Value-driven teams are still expected to deliver. They are still accountable to timelines, constraints, and business goals. But they deliver with clarity, not mindless pace. They act with purpose, not just presence.
Key Takeaways
- Value over Volume is a mental shift that prioritizes outcomes over output.
- It originates in Lean, Agile, and product thinking, all of which emphasize meaningful change over activity.
- Measuring value is harder than counting work, but teams can use hypotheses, early signals, and customer stories to make progress visible.
- Different stakeholders see value in different ways. Mature teams align on what matters now and why.
- Minimum Viable Products are practical expressions of this pattern: focused, small, and meaningful.
- Misuse of this mindset can lead to paralysis or poor quality. It must be paired with discipline.
Coaching Tips
- Start with purpose: Before planning, help the team clarify why a feature or story exists and what it's supposed to change.
- Support Product Owners in tough choices: Value-driven backlogs require real prioritization and difficult trade-offs.
- Model value language: In retros and reviews, focus on outcomes achieved, not just items completed.

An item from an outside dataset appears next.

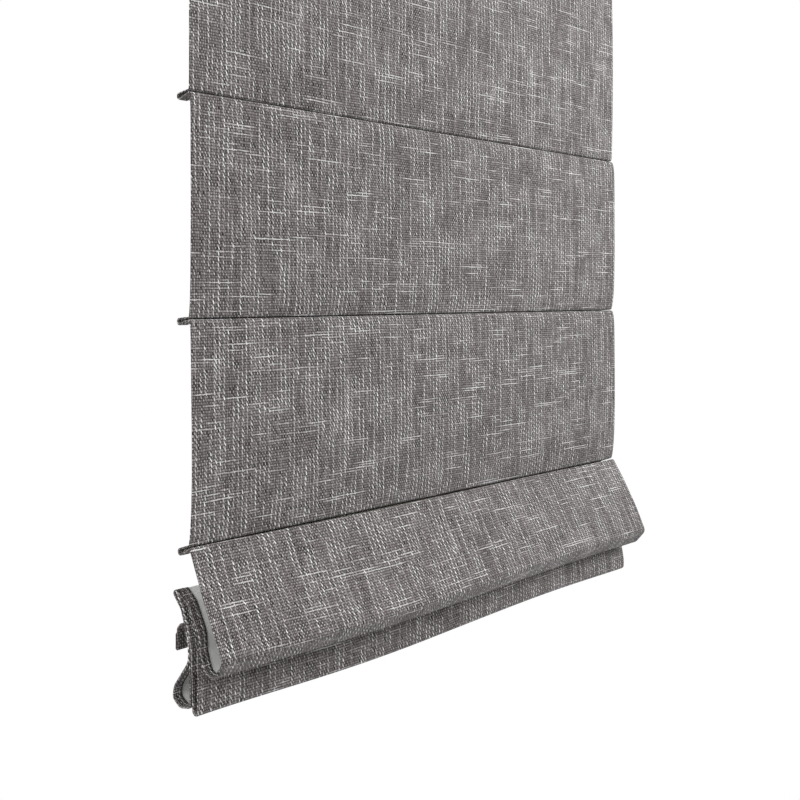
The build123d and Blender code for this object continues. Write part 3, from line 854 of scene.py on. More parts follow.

- Equip teams to say no with context: When a request doesn't align with the goal, help them respond thoughtfully and transparently.
- Expose invisible value: Highlight infrastructure, refactoring, and platform work by tying it to longer-term delivery health.
- Reframe performance metrics: Encourage leadership to look beyond throughput and focus on user or business impact.
Summary
Value over Volume reminds us that motion is not the same as progress. Agile teams thrive not by doing the most work, but by doing the right work. This mindset creates space for deeper thinking, better decision-making, and more sustainable delivery. It changes how teams plan, how they reflect, and how they speak about success. In a world obsessed with busyness, choosing to focus on what matters is not just practical. It is brave.